" It seemed as if there was a real promise of hope for the poor- both black and white-through the Poverty Program. Then came the build up in Vietnam, and I watched the program broken and eviscerated as if it were some idle political plaything of a society gone mad on war."
- Martin Luther King Jr
The Vietnam War did not just effect all of those directly effected by the military draft or military service. The families of the young men lost some, of the most important people in their lives, but America itself did not only lose citizens it lost a sense of hope. During the 1960s, the US should have been focusing on their internal affairs. I feel that even today War is viewed as more important then the needs of the country and that specific time. I do believe that if we are fighting a war such as the first and second WW, that it does require a lot more attention but In Vietnam, the people at home were angry, upset, disappointed and demanded answers.

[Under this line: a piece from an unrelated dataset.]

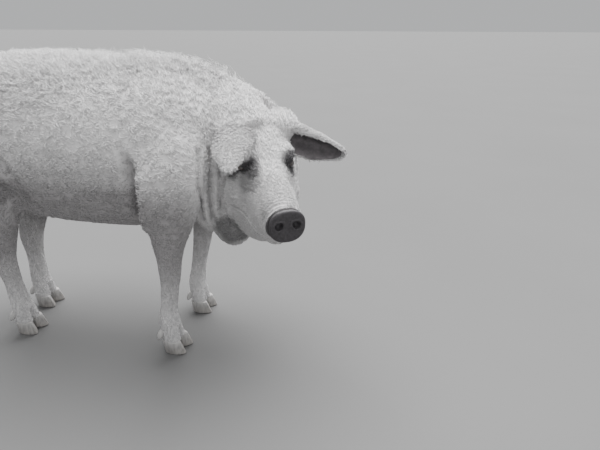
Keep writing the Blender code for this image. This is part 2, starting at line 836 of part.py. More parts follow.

They had lost trust in their president Johnson, and saw his ideas of social reform go out and the window. Now faced with an internal war of race taking place, and poverty and other things being left in the dark the people were on their own. I never really thought about the War in that kind of sense. I find it almost unreal that they could turn their backs on their own people's needs but ship every kind of product into a foreign country. They tried to pacify and please the South Vietnamese people, why not do the same for their own? The government knew what they had to do or try to do to win the people over in another country, but forgot about their own country and the needs that they needed addressed.